Bearing in mind, also, that this is a field in which our balance of payments is affected, we do not think it right to introduce a measure which would result in giving fiscal incentives to some companies to invest in low tax countries overseas rather than at home.

I hope that, after this rather fuller explanation, the Committee will understand that there is a difficult problem here and that it would not be right to try to solve it by picking on a specific solution favourable to one class of company, in particular the banks, which, I agree, are harshly affected.

Mr. Patrick Jenkin

Has the Inland Revenue had any consultations with representative bodies, the Overseas Bankers' Association or other bodies of that kind? I understand that the suggestion is that they have. I wonder if it would be any use in trying to follow this up. The banks in particular feel that they are being placed at a disadvantage.

Mr. MacDermot

Last year I made it clear that we have had representations on this subject and there have been discussions at the Inland Revenue.

Amendment negatived.

Clause ordered to stand part of the Bill.

The Deputy Chairman

Mr. Callaghan.

Hon. Members

Come on.

Mr. Callaghan

I beg to move,

That the Chairman do report Progress and ask leave to sit again.

I thought that there was another Schedule. I am delighted and relieved that there is not. The erudition, knowledge and research which has been soaring around my unwitting head during the last few hours has left me in the usual state of knowing more at the end than I did at the beginning.

Some hours ago the right hon.

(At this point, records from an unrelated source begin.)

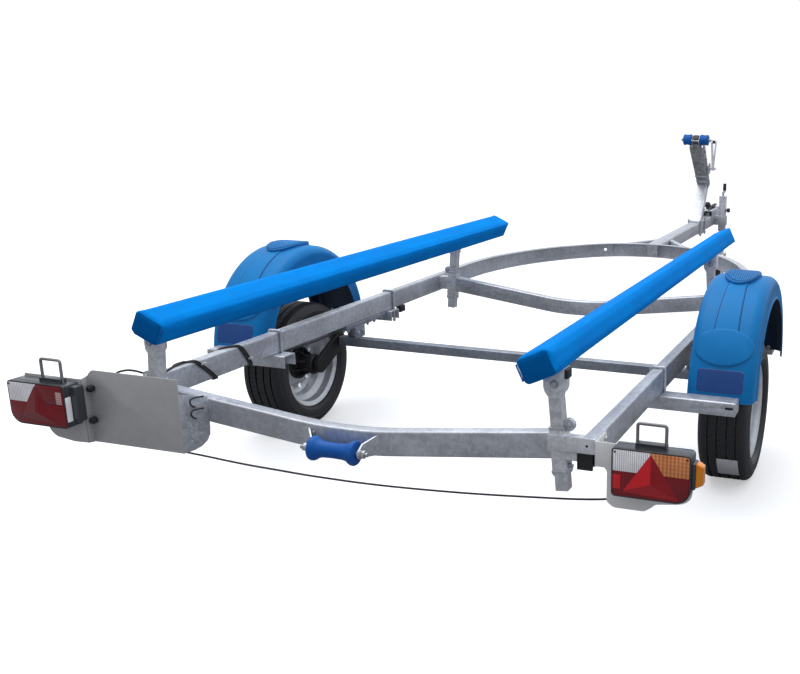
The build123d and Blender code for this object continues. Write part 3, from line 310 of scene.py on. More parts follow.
def settled(name, scale=(1, 1, 1)):
    """Names the new primitive, gives it its scale and puts its place into its mesh."""
    piece = bpy.context.object
    piece.name = piece.data.name = name
    piece.scale = [old * new for old, new in zip(piece.scale, scale)]
    only(piece)
    bpy.ops.object.transform_apply(location=True, rotation=True, scale=True)
    return piece


def block(name, low, high):
    """A box between two corners."""
    low, high = Vector(low), Vector(high)
    bpy.ops.mesh.primitive_cube_add(size=1, location=(low + high) / 2, scale=high - low)
    return settled(name)


def round_bar(name, start, end, radius, sides=32):
    """A cylinder between two points."""
    start, end = Vector(start), Vector(end)
    along = end - start
    bpy.ops.mesh.primitive_cylinder_add(vertices=sides, radius=radius, depth=along.length,
                                        location=(start + end) / 2,
                                        rotation=along.to_track_quat("Z", "Y").to_euler())
    return settled(name)


class Bench:
    """Edit mode on one piece, with nothing selected at the start."""

    def __init__(self, piece, kind="FACE"):
        self.piece, self.kind = piece, kind

    def __enter__(self):
        only(self.piece)
        bpy.ops.object.mode_set(mode="EDIT")
        self.none(self.kind)
        return self

    def __exit__(self, *trouble):
        bpy.ops.object.mode_set(mode="OBJECT")

    def none(self, kind=None):
        bpy.ops.mesh.select_mode(type=kind or self.kind)
        bpy.ops.mesh.select_all(action="DESELECT")
        self.kind = kind or self.kind

    def all(self):
        bpy.ops.mesh.select_all(action="SELECT")

    def pick(self, kind, test):
        """Selects the faces, edges or vertices that pass a test, and nothing else."""
        self.none(kind)
        mesh = bmesh.from_edit_mesh(self.piece.data)
        mesh.normal_update()
        parts = {"FACE": mesh.faces, "EDGE": mesh.edges, "VERT": mesh.verts}[kind]
        found = [part for part in parts if test(part)]
        for part in found:
            part.select_set(True)
        mesh.select_flush_mode()
        bmesh.update_edit_mesh(self.piece.data)
        return len(found)

    def faces(self, test):
        return self.pick("FACE", test)

    def edges(self, test):
        return self.pick("EDGE", test)

    def verts(self, test):
        return self.pick("VERT", lambda v: test(v.co))

    def extrude(self, by):
        bpy.ops.mesh.extrude_region_move(TRANSFORM_OT_translate={"value": Vector(by)})

    def swell(self, by):
        """Extrudes the selected faces along their normals."""
        bpy.ops.mesh.extrude_region_shrink_fatten(TRANSFORM_OT_shrink_fatten={"value": by})

    def move(self, by):
        bpy.ops.transform.translate(value=Vector(by))

    def spin(self, centre, axis, degrees, steps):
        """Sweeps the selection about an axis, right-handed."""
        bpy.ops.mesh.spin(steps=steps, angle=-math.radians(degrees), center=centre, axis=axis)

    def cut(self, point, normal, **options):
        """Cuts the whole piece by a plane."""
        self.all()
        bpy.ops.mesh.bisect(plane_co=point, plane_no=normal, **options)

    def outward(self):
        self.all()
        bpy.ops.mesh.remove_doubles(threshold=TINY)
        bpy.ops.mesh.normals_make_consistent(inside=False)


def runs(edge, axis):
    """True for an edge that runs along an axis."""
    way = (edge.verts[1].co - edge.verts[0].co)
    return way.length > TINY and abs(way.normalized().dot(axis)) > 0.999


def faces_way(face, way):
    return face.normal.dot(Vector(way)) > 0.99


def modified(piece, kind, **settings):
    """Adds one modifier and applies it."""
    only(piece)
    modifier = piece.modifiers.new(kind.lower(), kind)
    for name, value in settings.items():
        setattr(modifier, name, value)
    bpy.ops.object.modifier_apply(modifier=modifier.name)
    return piece


def smoothed(piece, degrees=35):
    only(piece)
    bpy.ops.object.shade_smooth_by_angle(angle=math.radians(degrees))
    return piece


def softened(piece, width, segments=2, degrees=35):
    """Rounds the sharp edges."""
    modified(piece, "BEVEL", width=width, segments=segments, limit_method="ANGLE",
             angle_limit=math.radians(degrees), harden_normals=False)
    return smoothed(piece, degrees)


def copy_of(piece, name, matrix=None):
    """A copy with its own mesh, placed by a matrix."""
    twin = piece.copy()
    twin.data = piece.data.copy()
    twin.name = twin.data.name = name
    bpy.context.scene.collection.objects.link(twin)
    if matrix is not None:
        twin.data.transform(matrix)
        if matrix.determinant() < 0:
            twin.data.flip_normals()
    return twin


def mirror_image(piece, name):
    return copy_of(piece, name, Matrix.Scale(-1, 4, X))


def joined(name, pieces):
    """Joins pieces into one with this name."""
    only(*pieces)
    if len(pieces) > 1:
        bpy.ops.object.join()
    piece = bpy.context.object
    piece.name = piece.data.name = name
    return piece


def doubled(name, piece):
    """A piece and its mirror image as one piece."""
    return joined(name, [piece, mirror_image(piece, name)])


def rounded(piece, along, width, segments, test=lambda edge: True):
    """Rounds the edges that run along an axis and pass a test."""
    with Bench(piece) as bench:
        bench.edges(lambda e: runs(e, along) and test(e))
        bpy.ops.mesh.bevel(offset=width, segments=segments)
    return piece


def pressed(piece, way, rim, by):
    """Insets the faces that look one way and moves their middles by a vector."""
    with Bench(piece) as bench:
        bench.faces(lambda f: faces_way(f, way))
        bpy.ops.mesh.inset(thickness=rim)
        bench.extrude(by)
    return piece


def drilled(piece, tool):
    """Cuts the tool's shape out of the piece and takes the tool away."""
    modified(piece, "BOOLEAN", object=tool, operation="DIFFERENCE", solver="EXACT")
    bpy.data.objects.remove(tool)
    return piece


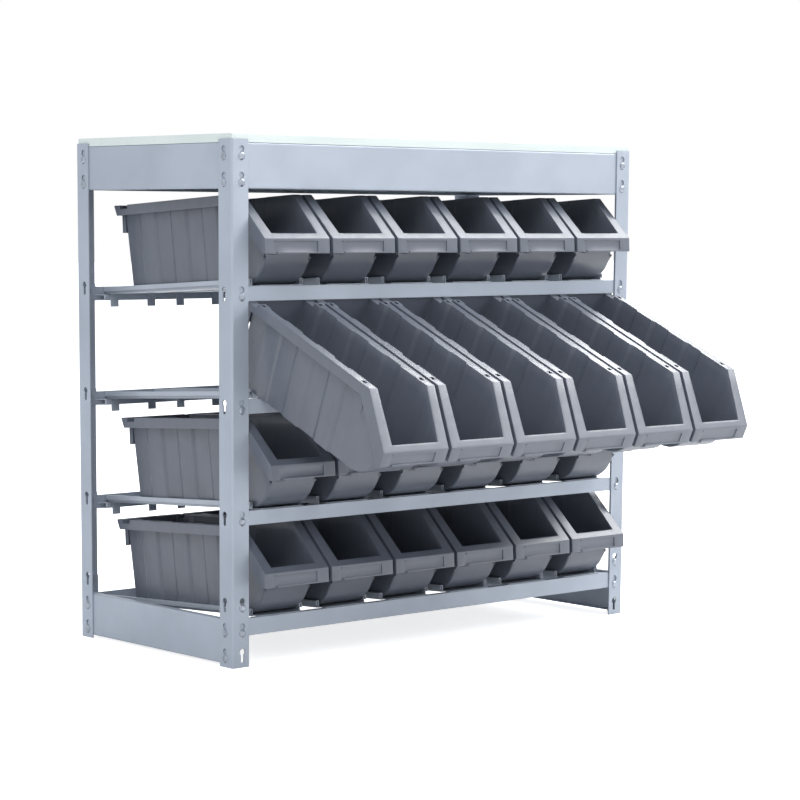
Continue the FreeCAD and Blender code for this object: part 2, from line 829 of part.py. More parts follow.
def tongue_edge(row):
    """Front top edge of a shelf's trays, which a tipped bin turns on."""
    slope = math.radians(SHELF_SLOPE)
    y = REST_Y - size.tongue_reach * math.cos(slope) + size.tray_sheet * math.sin(slope)
    z = front_beam_top(row) + size.play + size.tongue_reach * math.sin(slope) + size.tray_sheet * math.cos(slope)
    return y, z


def tipped_spot(row):
    """Foot on the front edge of the tray, notches of the side rims caught under the beam above."""
    edge_y, edge_z = tongue_edge(row)
    web_y = -BEAM_FACE_Y + size.beam_sheet
    web_z = front_beam_top(row - 1) - size.web_tall
    rise = math.hypot(web_y - edge_y, web_z - edge_z)
    lean = math.atan2(web_y - edge_y, web_z - edge_z)
    notch_height = size.bin_height - size.notch_deep
    tip = math.acos((notch_height + 2 * size.play) / rise) - lean
    along = size.notch_back + size.play + size.notch_deep * math.tan(tip)
    above = notch_height + size.play
    y = web_y + along * math.cos(tip) + above * math.sin(tip)
    z = web_z + along * math.sin(tip) - above * math.cos(tip)
    return y, z, math.degrees(tip)


def add_bins():
    source = open_front_bin()
    for row in range(1, ROWS + 1):
        y, z, angle = tipped_spot(row) if row == TIPPED_ROW else home_spot(row)
        for column in range(1, COLUMNS + 1):
            first = row == 1 and column == 1
            item = source if first else again(source, "Bin%d%d" % (row, column))
            keep(place(item, column_x(column), y, z, X_AXIS, angle), "bin_r%d_c%d" % (row, column))


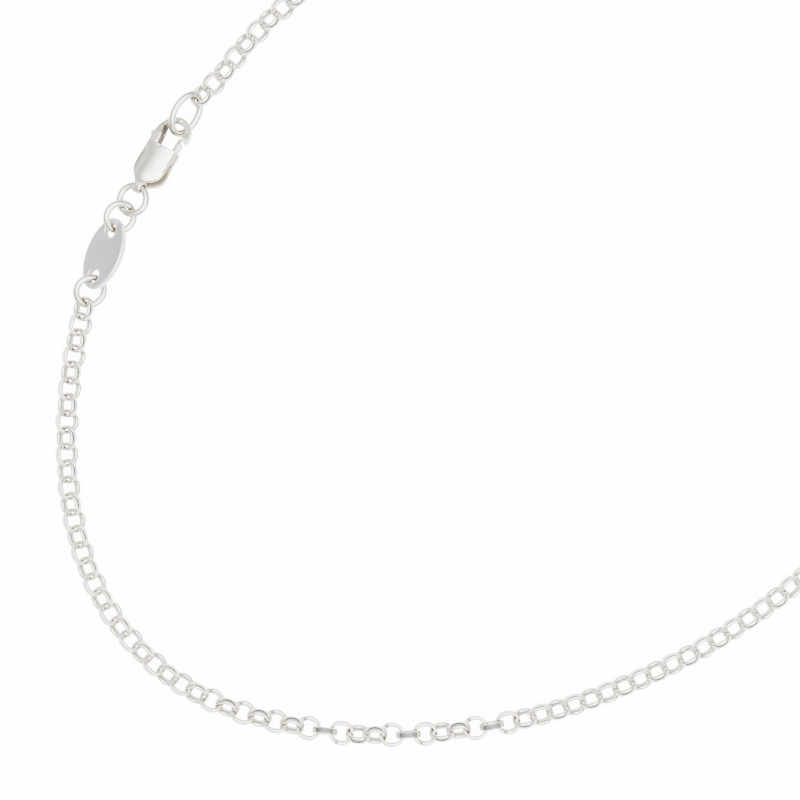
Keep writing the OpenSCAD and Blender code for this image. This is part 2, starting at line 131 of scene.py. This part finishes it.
def silverFinishAndShade(name, look):
    # metal whose tone and polish vary in soft clouds, with a fine grain in the bump, and a warmer and darker painted
    # shade where other metal is closer than the reach: full where it covers most of the view, gone where the view is
    # clear
    material = bpy.data.materials.new(name)
    material.use_nodes = True
    tree = material.node_tree
    shader = tree.nodes["Principled BSDF"]
    shader.inputs["Metallic"].default_value = 1
    place = tree.nodes.new("ShaderNodeTexCoord")
    cloud = tree.nodes.new("ShaderNodeTexNoise")
    cloud.inputs["Scale"].default_value = look["cloudScale"]
    cloud.inputs["Detail"].default_value = finishLook["cloudDetail"]
    grain = tree.nodes.new("ShaderNodeTexNoise")
    grain.inputs["Scale"].default_value = look["grainScale"]
    grain.inputs["Detail"].default_value = finishLook["grainDetail"]
    # in a Mix node of colours, input 0 is the share, 6 and 7 are the two colours, and output 2 is the result
    tone = tree.nodes.new("ShaderNodeMix")
    tone.data_type = "RGBA"
    tone.inputs[6].default_value = (*look["dark"], 1)
    tone.inputs[7].default_value = (*look["light"], 1)
    # painted shade: the base colour turns to the shade colour where ambient occlusion finds other metal near
    near = tree.nodes.new("ShaderNodeAmbientOcclusion")
    near.samples = finishLook["samples"]
    near.inputs["Distance"].default_value = look["reach"]
    unshaded = tree.nodes.new("ShaderNodeMapRange")
    unshaded.inputs["From Min"].default_value = finishLook["full"]
    unshaded.inputs["From Max"].default_value = look["clear"]
    paintedShade = tree.nodes.new("ShaderNodeMix")
    paintedShade.data_type = "RGBA"
    paintedShade.inputs[6].default_value = (*look["paintedShadeColour"], 1)
    polish = tree.nodes.new("ShaderNodeMapRange")
    polish.inputs["To Min"].default_value = look["roughLow"]
    polish.inputs["To Max"].default_value = look["roughHigh"]
    bump = tree.nodes.new("ShaderNodeBump")
    bump.inputs["Strength"].default_value = look["bump"]
    bump.inputs["Distance"].default_value = look["bumpDepth"]
    links(
        tree,
        (place.outputs["Object"], cloud.inputs["Vector"]),
        (place.outputs["Object"], grain.inputs["Vector"]),
        (cloud.outputs["Fac"], tone.inputs[0]),
        (near.outputs["AO"], unshaded.inputs["Value"]),
        (unshaded.outputs["Result"], paintedShade.inputs[0]),
        (tone.outputs[2], paintedShade.inputs[7]),
        (paintedShade.outputs[2], shader.inputs["Base Color"]),
        (cloud.outputs["Fac"], polish.inputs["Value"]),
        (polish.outputs["Result"], shader.inputs["Roughness"]),
        (grain.outputs["Fac"], bump.inputs["Height"]),
        (bump.outputs["Normal"], shader.inputs["Normal"]),
    )
    return material


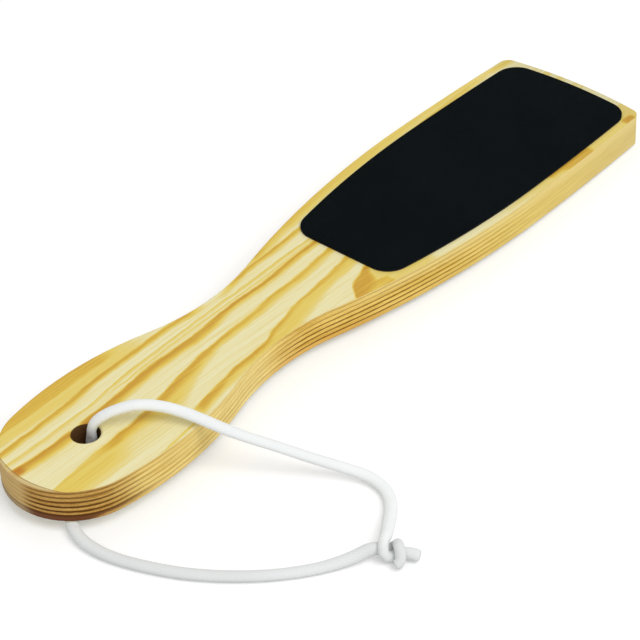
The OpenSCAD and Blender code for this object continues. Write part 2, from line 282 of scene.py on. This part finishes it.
class Look:
    """A material, with one short method for each kind of node."""

    def __init__(self, name):
        self.material = bpy.data.materials.new(name)
        self.material.use_nodes = True
        self.nodes = self.material.node_tree.nodes
        self.links = self.material.node_tree.links
        self.nodes.clear()
        self.shader = self.nodes.new("ShaderNodeBsdfPrincipled")
        self.output = self.nodes.new("ShaderNodeOutputMaterial")
        self.links.new(self.shader.outputs[0], self.output.inputs["Surface"])

    def feed(self, socket, value):
        """Joins a socket to a node's output, or gives it a plain value."""
        if isinstance(value, bpy.types.NodeSocket):
            self.links.new(value, socket)
        else:
            socket.default_value = value

    def set(self, **values):
        for name, value in values.items():
            self.feed(self.shader.inputs[name.replace("_", " ")], value)

    def math(self, operation, a, b=0.0):
        node = self.nodes.new("ShaderNodeMath")
        node.operation = operation
        self.feed(node.inputs[0], a)
        self.feed(node.inputs[1], b)
        return node.outputs[0]

    def add(self, a, b):
        return self.math("ADD", a, b)

    def subtract(self, a, b):
        return self.math("SUBTRACT", a, b)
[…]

Member for Enfield, West (Mr. Iain Macleod) suggested that we should reach Clause 32, but as everyone seems to be so fresh I wonder whether that is right and whether we should not push on. However, as the right hon. Member suggested it, and I agreed, I am sure that we must keep to that arrangement. I hope you will report Progress, Mr. Irving, and that we will meet again very soon.

Question put and agreed to.

Committee report Progress; to sit againthis day.